— BEGIN —
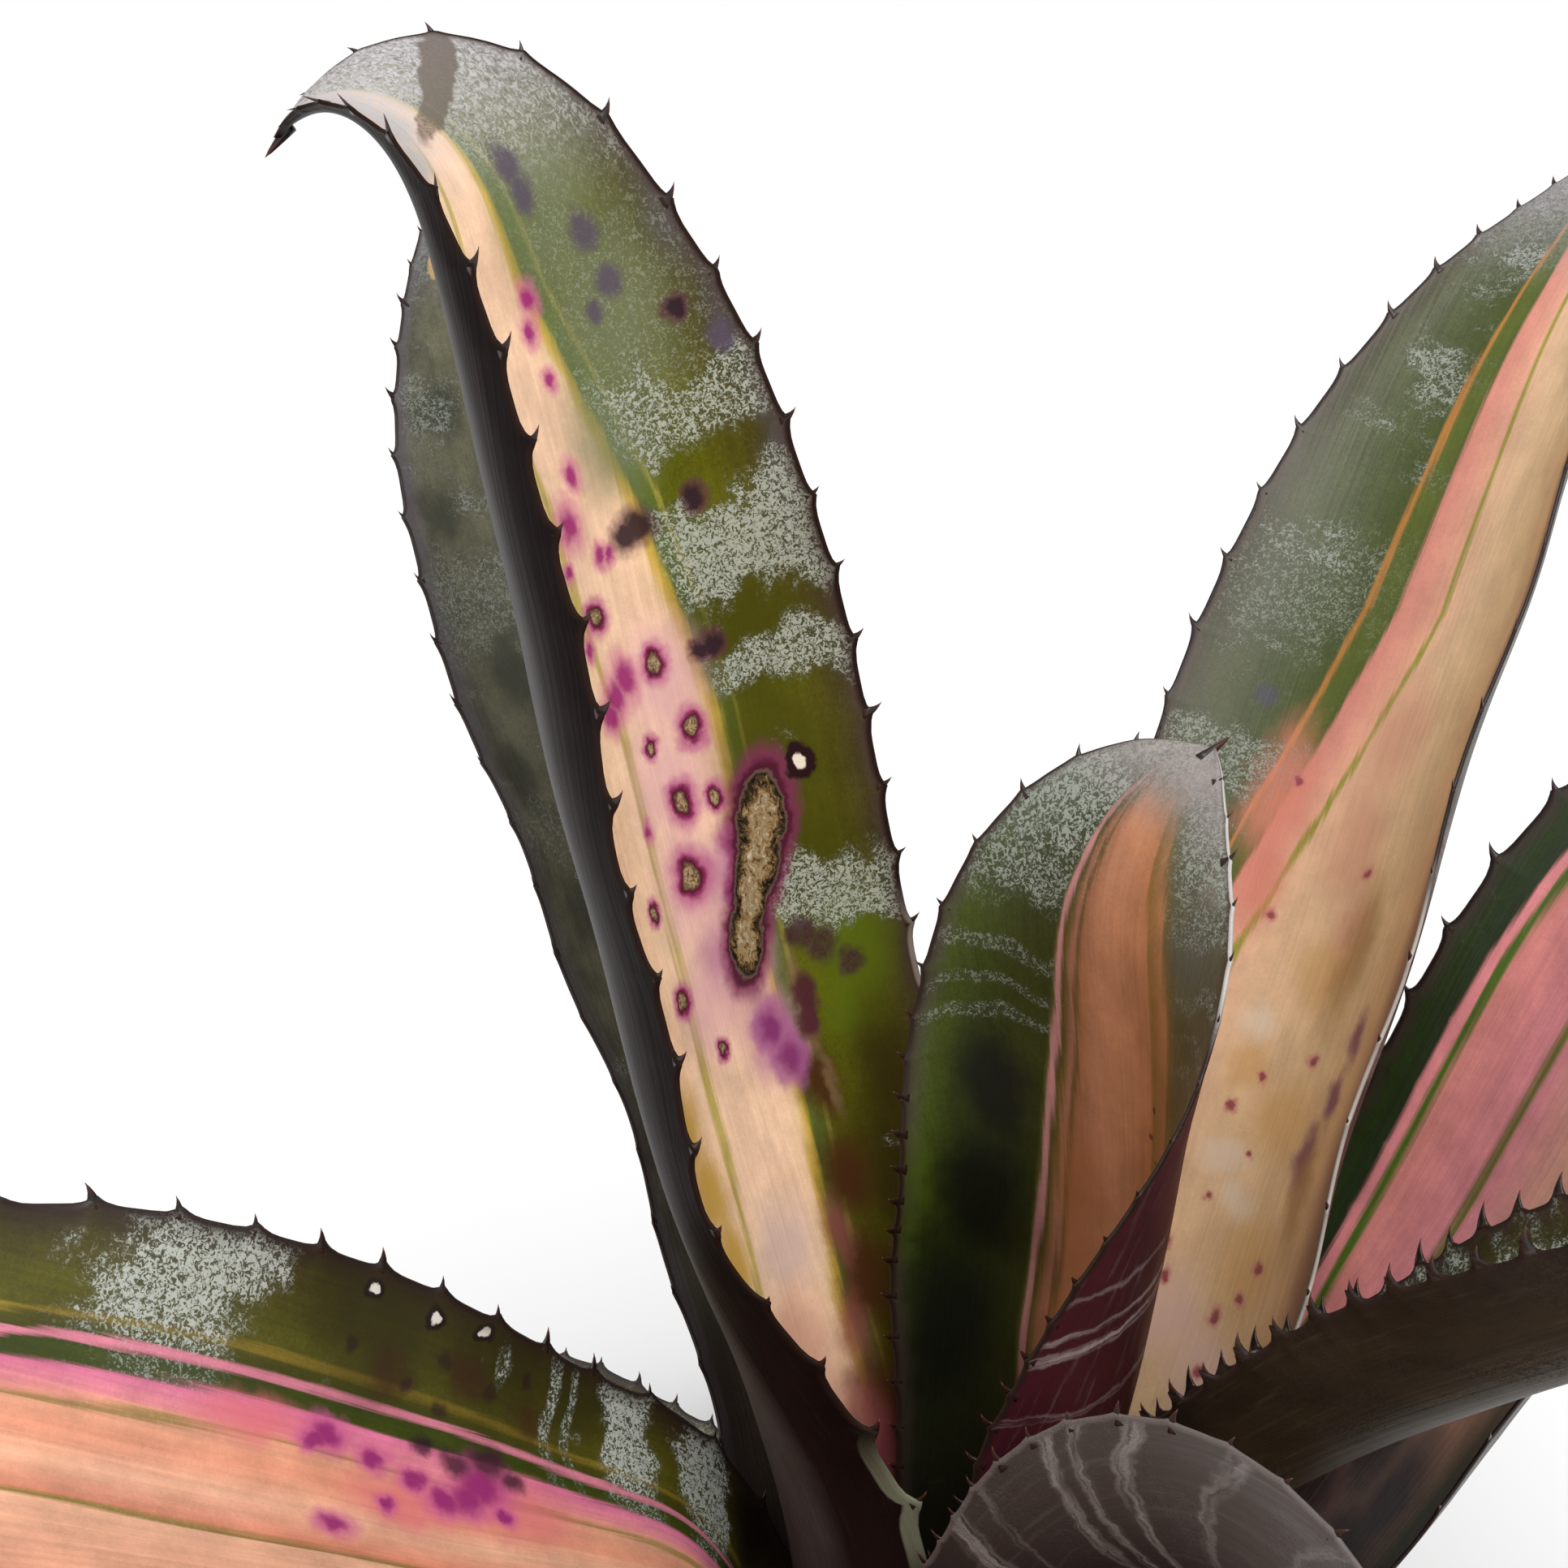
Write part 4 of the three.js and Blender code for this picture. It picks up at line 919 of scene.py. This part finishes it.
# The striped leaves are the grown ones: peach and pink bands between thin olive lines, with the
# green outer third felted in grey wool.
grow_leaf(
    "left_arching_leaf",
    leaf_skin(
        "left_arching_leaf_skin",
        face=[(-1, "#32271a", 0.8), (-0.93, "#3e3616", 1), (-0.85, "#4c4612", 1), (-0.72, "#545212", 1),
              (-0.67, "#565214", 0.9), (-0.652, "#8a7426", 0.4), (-0.645, "#7c6a22", 0.4),
              (-0.63, "#4a4811", 0.6), (-0.6, "#444511", 0.5), (-0.592, "#de8498", 0.1),
              (-0.574, "#de8498", 0.1), (-0.564, "#3a440e", 0.3), (-0.51, "#3c460e", 0.3),
              (-0.498, "#e0789c", 0.05), (-0.43, "#e48c90", 0.05), (-0.41, "#e89c84", 0.05),
              (-0.395, "#8a7a34", 0.05), (-0.38, "#e8a484", 0.05), (-0.3, "#ea9c7c", 0.05),
              (-0.2, "#ecb292", 0.05), (-0.09, "#e08c70", 0.05), (-0.07, "#857632", 0.05),
              (-0.055, "#eab090", 0.05), (0.2, "#e8a484", 0.05), (0.225, "#6a6a28", 0.05),
              (0.25, "#e29a86", 0.05), (0.5, "#dc8a80", 0.1), (0.56, "#4a561a", 0.8), (1, "#403618", 0.8)],
        back=[(-1, "#3c3830"), (0, "#4a4a40"), (1, "#38342c")], wool="#bac0b6", wool_share=0.9,
        wool_level=0.66, rim=("#2e2115", 0.92, 0.6),
        bands_behind=[(44, 3, 0.5), (71, 4, 0.5), (103, 4, 0.4)], drip_lean=5.0, streaks=0.16, foot_to=6,
        bands=[(26.5, 4.4, 1.1), (13, 4.0, 1.1), (95, 10, 0.9), (41, 1.3, 0.45), (37, 0.8, 0.4)],
        stains_or_shade=[
            stain_or_shade("#2c2a0c", [(-32, 68, 9), (-32, 50, 9), (-31, 36, 7)], 0.8, 1.5),
            stain_or_shade("#3c1c14", [(-27, 66, 3), (-29, 54, 3), (-26, 44, 3)], 0.6, 1.2),
            stain_or_shade("#e0707a", [(-17, 84, 3), (-12, 62, 4), (-14, 46, 4)], 0.7, 2.5),
            stain_or_shade("#141008", [(-30, 2, 9), (-14, 0, 9)], 0.95, 0.8),
        ],
        marks=[
            spots([(-17.6, 74.3, 1.5), (-16.6, 76, 1.1), (-16.3, 67.3, 1.2), (-15.2, 61.3, 1.2),
                   (-16.1, 51.2, 2.3), (-14.3, 53.5, 1.9), (-13.4, 57, 1.6), (-6.8, 73.6, 1.2),
                   (-13, 48, 1.0), (-11, 66, 0.8)],
                  [("#cc5a90", 2.4, 0.9, 0.75), ("#94246c", 1.3, 0.4, 0.9)], 1.5),
            spots([(-18.6, 55, 1.4), (-19.5, 50, 1.6), (-18, 46, 1.2), (-19.8, 60, 0.9)],
                  [("#2c1420", 1.8, 0.5, 0.85)], 1.6),
            spots([(-35.5, 70.7, 1.25), (-34.8, 60.6, 1.25), (-35.0, 52.6, 1.1)],
                  [("#1c140f", 1.3, 0.9, 1.0), ("#e4e0d6", 0.6, 0.42, 1.0)], 1.3),
            spots([(-30, 58, 1.2), (-28, 50, 1.0), (-31, 44, 0.9), (-26, 63, 0.9), (-29, 72, 0.9),
                   (-24.5, 58, 1.3)], [("#2c1a16", 1.7, 0.5, 0.75)]),
        ],
    ),
    dict(shell=5, azimuth=219, neck=74, lean=(61.5, 62.7, 80.4), bend=0.64, length=160, half=39.1,
         swing=-21.7, twist=29.8, channel=(29.5, 55.2), wrap=90),
    pitch=9.6, arcs=(1.2, 1.2),
)
grow_leaf(
    "front_leaf",
    leaf_skin(
        "front_leaf_skin",
        face=[(-1, "#3a2c1c"), (-0.85, "#465016"), (-0.6, "#4f5a1a"), (-0.57, "#b08c34", 0.4),
              (-0.54, "#465016"), (-0.42, "#465016", 0.5), (-0.4, "#e29a86", 0.1), (-0.1, "#eab090", 0.05),
              (-0.07, "#77702c", 0.05), (-0.05, "#e8a080", 0.05), (0.3, "#eab898", 0.05),
              (0.33, "#77702c", 0.05), (0.36, "#e07c9c", 0.05), (0.5, "#e07c9c", 0.1),
              (0.53, "#465016", 0.8), (1, "#3a2c1c")],
        back=[(-1, "#3c3830"), (0, "#4a4a40"), (1, "#38342c")], wool="#b4b9b0", wool_level=0.6,
        bands=[(40, 4, 0.9), (80, 4, 0.7), (120, 5, 0.8)], streaks=0.16,
    ),
    dict(shell=7, azimuth=262, neck=58.7, lean=(62, 82, 102), length=180, half=37, channel=(30, 38)),
)
grow_leaf(
    "right_back_leaf",
    leaf_skin(
        "right_back_leaf_skin",
        face=[(-1, "#6a5a50", 0.2), (-0.96, "#70503f", 0.1), (-0.86, "#a87458", 0.05),
              (-0.76, "#dcae7c", 0.05), (-0.5, "#e6c090", 0.05), (-0.2, "#ecc49a", 0.05),
              (-0.04, "#ecbc98", 0.05), (-0.022, "#a09838", 0.1), (-0.01, "#a09838", 0.1),
              (0.006, "#ecae90", 0.05), (0.12, "#e09884", 0.05), (0.2, "#d88c7c", 0.05),
              (0.22, "#4c5a1a", 0.3), (0.25, "#56611f", 0.3), (0.325, "#56611f", 0.3),
              (0.34, "#b07838", 0.1), (0.352, "#b07838", 0.1), (0.368, "#434e1c", 0.8), (0.6, "#4c5430", 1),
              (0.8, "#54583c", 1), (1, "#453f30", 0.8)],
        back=[(-1, "#3a352c"), (0, "#4a463c"), (1, "#38332a")], wool="#9aa094", wool_level=0.56,
        bands=[(118, 5, 0.7), (148, 9, 0.4)], rim=("#5a4a3e", 0.93, 0.5), foot="#c09080", foot_to=22,
        bands_behind=[(60, 3, 0.5), (84, 4, 0.45), (112, 4, 0.5), (141, 5, 0.4), (170, 5, 0.35)],
        drip_lean=5.0, mottle=0.12, streaks=0.05,
        stains_or_shade=[
            stain_or_shade("#dc8670", [(13, 116, 5), (11, 102, 3.5)], 0.8, 2.2),
            stain_or_shade("#d89a7c", [(-3, 112, 6), (-4, 128, 6), (-6, 98, 4)], 0.7, 1.6),
            stain_or_shade("#d9a766", [(-4, 92, 6), (-6, 70, 7), (-9, 50, 7), (3, 76, 4)], 0.65, 0.9),
            stain_or_shade("#f0dcc4", [(2, 62, 5), (-2, 56, 4), (4, 82, 4)], 0.6, 0.7),
            stain_or_shade("#ecc4b4", [(2, 38, 7), (-6, 32, 7)], 0.8, 1.0),
            stain_or_shade("#7c3c5c", [(-14, 67, 2.6), (-17.5, 84, 2.2), (-16, 76, 2)], 0.9, 1.8),
            stain_or_shade("#a0743c", [(-9, 96, 4), (-16, 62, 3)], 0.7, 3.0),
        ],
        marks=[
            spots([(7.1, 47.3, 0.8), (5.5, 42.7, 0.8), (-4.9, 40.7, 1.0), (-11.1, 49.6, 0.9),
                   (3.9, 69.7, 0.8), (-5.1, 32, 0.9), (0.5, 75, 0.7), (-9, 44, 0.8), (3, 56, 0.6),
                   (-2, 64, 0.6), (8, 98, 0.8), (-6, 108, 0.8), (11, 119, 0.8), (-8, 80, 0.9)],
                  [("#cf7878", 2.0, 1.0, 0.6), ("#8a2f3c", 1.2, 0.5, 0.8)]),
            spots([(20, 130, 1.6)], [("#4a4658", 1.6, 0.5, 0.7)]),
        ],
        # The pale line along one margin is a painted highlight.
        rim_highlights=[(-1, 0.98, 20, 100, "#b8b0a8")],
    ),
    dict(shell=8, azimuth=38.8, neck=66.5, lean=(24.4, 25.8, 50), length=238, half=34.7, swing=0.9,
         twist=8.7, channel=(31, 35), wrap=93),
    seam=((0.2, 0.6), (0.39, 0.36), (0.54, 0.05), (0.62, -0.1), (1, -0.1)), pitch=11.5, arcs=(0.8, 0.8),
)
grow_leaf(
    "right_leaf",
    leaf_skin(
        "right_leaf_skin",
        face=[(-1, "#3a2c1c"), (-0.7, "#465016"), (-0.4, "#d8a080", 0.05), (0, "#e0a890", 0.05),
              (0.3, "#dc8a90", 0.05), (0.33, "#5f6a22", 0.05), (0.37, "#dc8a90", 0.05),
              (0.66, "#e08c84", 0.05), (0.69, "#4f6a1e", 0.1), (0.715, "#4f6a1e", 0.1),
              (0.73, "#e88f92", 0.05), (0.765, "#e88f92", 0.05), (0.785, "#26321a", 0.5),
              (0.9, "#2a3a16", 0.7), (1, "#2c2a1c", 0.7)],
        back=[(-1, "#3a352c"), (0, "#4a463c"), (1, "#38332a")], wool="#9a9f8c", wool_level=0.62,
        bands_behind=[(52, 3, 0.5), (79, 4, 0.45), (108, 4, 0.5), (139, 4, 0.4)], drip_lean=-5.0,
        # The dark foot and the near-black patches above it are painted shade at the foot of the leaf.
        foot="#2a1713", foot_to=56,
        stains_or_shade=[stain_or_shade("#20120e",
                      [(12, 53, 7), (2, 50, 9), (-10, 49, 9), (22, 45, 7), (9, 40, 9), (-8, 37, 11),
                       (22, 33, 9)], 0.95, 1.2)],
    ),
    dict(shell=9, azimuth=3, neck=52, lean=(32.5, 25.5, 85), length=193.5, half=34.5, swing=9.2,
         twist=-14.2, channel=(44.5, 32.1)),
)


# The back left leaf has no pale stripe: it is a mottled dark grey-green, with dry wool all over.
grow_leaf(
    "back_left_leaf",
    leaf_skin(
        "back_left_leaf_skin",
        face=[(-1, "#5c5850", 0.8), (-0.7, "#605e4e"), (-0.2, "#66644f"), (0.2, "#626048"),
              (0.7, "#666450"), (1, "#5c5656", 0.8)],
        back=[(-1, "#3a3832"), (0, "#4a463e"), (1, "#34302a")], wool="#8f958a", wool_share=0.7,
        wool_level=0.56, dry="#77767c", dry_from=0.95,
        bands_behind=[(64, 3, 0.45), (92, 5, 0.4), (124, 4, 0.45), (158, 6, 0.4)], drip_lean=4.0,
        mottle=0.35, rim=("#625a60", 0.8, 0.6), foot="#3a302c", foot_to=60,
        bands=[(152, 8, 0.6), (112, 6, 0.4)],
        stains_or_shade=[stain_or_shade("#34372a", [(8, 184, 4), (14, 168, 4), (10, 140, 6), (18, 124, 5), (12, 100, 6)],
                      0.8)],
        # The small yellowish spot near the tip is a painted highlight.
        marks=[spots([(5, 207, 0.8)], [("#c8a870", 1.2, 0.8, 0.9)], 3.0)],
    ),
    dict(shell=6, azimuth=120.5, neck=68.7, lean=(32, 32, 2.5), length=219.5, half=27.2, swing=26,
         twist=31.3, channel=(25.4, 33.4), wrap=93),
)


# Five old leaves hang low round the plant and rest their tips on the ground. They have faded
# to olive and straw, with brown tips.
OLD_LEAVES = {
    "low_left_leaf": dict(shell=10, azimuth=184, neck=53.3, lean=(75.5, 96, 100), length=185, half=37,
                          channel=(30, 40)),
    "low_right_leaf": dict(shell=11, azimuth=316, neck=50, lean=(83, 129.7, 125), length=175, half=36,
                           channel=(30, 44)),
    "low_back_leaf": dict(shell=12, azimuth=88, neck=48, lean=(84, 127.4, 122), length=178, half=36,
                          channel=(34, 50)),
    "low_front_leaf": dict(shell=13, azimuth=234, neck=45, lean=(82, 127.8, 124), length=170, half=36,
                           channel=(32, 46)),
    "low_back_left_leaf": dict(shell=14, azimuth=134, neck=41.6, lean=(90, 108, 98), length=160, half=31,
                               channel=(70, 70)),
}
old_skin = leaf_skin(
    "old_leaf_skin",
    face=[(-1, "#4a3a24"), (-0.8, "#5c5a2c"), (-0.5, "#63652e"), (-0.47, "#b89a50"), (-0.44, "#5c5f2a"),
          (-0.3, "#5c5f2a"), (-0.27, "#cf9c74", 0.3), (0.0, "#d8ab80", 0.3), (0.03, "#77733a", 0.3),
          (0.06, "#d0a078", 0.3), (0.25, "#cf9878", 0.3), (0.28, "#62652e"), (0.7, "#5a5c2a"),
          (1, "#4a3a24")],
    back=[(-1, "#4a4032"), (0, "#5a5440"), (1, "#4a4032")], wool="#a6a894", wool_share=0.7, dry="#7d6248",
    dry_from=0.88, foot="#6a4434", bands=[(50, 4, 0.7), (90, 5, 0.7), (125, 4, 0.7)], streaks=0.25,
    mottle=0.22,
)
for name, sizes in OLD_LEAVES.items():
    grow_leaf(name, old_skin, sizes, row=2.2, columns=29)


# The stage is a plain pale floor under soft studio light, with nothing else in it. The floor is
# matt paper, with hardly any gloss.
HALF_FLOOR = 6.0
corners = [(-HALF_FLOOR, -HALF_FLOOR, 0), (HALF_FLOOR, -HALF_FLOOR, 0), (HALF_FLOOR, HALF_FLOOR, 0),
           (-HALF_FLOOR, HALF_FLOOR, 0)]
floor_mesh = bpy.data.meshes.new("floor")
floor_mesh.from_pydata(corners, [], [(0, 1, 2, 3)])
floor = bpy.data.objects.new("floor", floor_mesh)
studio.collection.objects.link(floor)
paper, tree = new_material("floor_paper")
matt = {"Base Color": linear("#fafafa"), "Roughness": 0.9, "Specular IOR Level": 0.1}
add(tree, "OutputMaterial", {"Surface": add(tree, "BsdfPrincipled", matt)})
floor_mesh.materials.append(paper)

# The room is white to look at, but gives only part of the light; a broad lamp overhead gives
# the rest, so the deep cups between the leaves go dark.
ROOM_LIGHT = 0.55
LAMP_STRENGTH = 2.4
LAMP_BREADTH = math.radians(50)
LAMP_TILT = (math.radians(38), math.radians(10), 0)
world = bpy.data.worlds.new("studio")
studio.world = world
world.use_nodes = True
tree = world.node_tree
tree.nodes.clear()
seen = add(tree, "LightPath", out="Is Camera Ray")
level = add(tree, "MapRange", {"Value": seen, "To Min": ROOM_LIGHT})
room = add(tree, "Background", {"Color": (1, 1, 1, 1), "Strength": level})
add(tree, "OutputWorld", {"Surface": room})
lamp = bpy.data.objects.new("overhead_lamp", bpy.data.lights.new("overhead_lamp", "SUN"))
lamp.data.energy = LAMP_STRENGTH
lamp.data.angle = LAMP_BREADTH
lamp.rotation_euler = LAMP_TILT
studio.collection.objects.link(lamp)
studio.view_settings.view_transform = "Standard"
studio.view_settings.look = "None"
— END —
• Given instruction: Across the preceding material, how many lines contain the word "part"? State the number alone.

• Answer to this problem: 2